The Mamai farm, at the vanguard of the national drive, has flown in 1,327 pregnant cows, including 682 of the black Angus breed and 645 white-and-brown Hereford cows, accompanied by 20 bulls. More than 1,200 have calved, Bisekenov said.
“The American cows feel just fine here in Kazakhstan. They have weathered the winter brilliantly,” he said. Even as temperatures plunged 40 degrees below Celsius, they spent much of their time outside their corrugated-metal sheds, he said.
Around the farm in every direction, hundreds of kilometers of open steppe offer high-quality grazing land. Kazakhstan has about 180 million hectares of pasture, more than 20 hectares per head of cattle, almost double the level in Australia.
The Angus calves have gained an average 1 kilogram in weight daily, while heifers often reach a body mass of more than 500 kilograms at the age of 18 months. The closest Kazakh breeds weigh around 360 kilograms at the same age.
Future growth, Bisekenov said, will depend on how quickly the younger generation of farmers in Kazakhstan can acquire new skills and adopt the versatility of their Western counterparts.
“I prefer dealing with young people,” Bisekenov said. “A Soviet-trained tractor driver often doesn’t want to understand that, apart from bringing hay to the cattle, he should also feed the cows. Here we try to mould a new, responsible personality.”
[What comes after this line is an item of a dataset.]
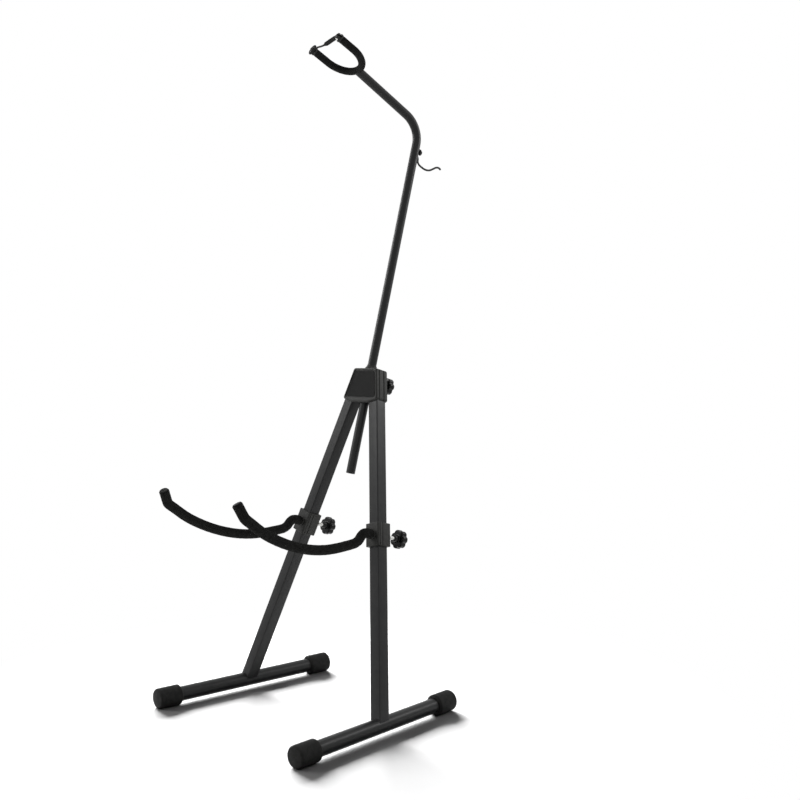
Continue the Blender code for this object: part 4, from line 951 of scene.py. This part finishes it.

Slattery agrees. He has just injected vaccines into scores of furiously resisting calves. “The mind-sets are a lot different. People are kind of one-track minded here,” he said. “They only want to drive a tractor. They don’t want to multi-task, I guess. In the United States, we have to do every job.”
While the Mamai ranch has two veterinarians, he said a typical U.S. ranch might have only one for an entire county. “The cowboys are usually all doctors in themselves,” he said.
Will he extend his one-year contract when it expires in October? “There’s talk about it, yeah,” he replied.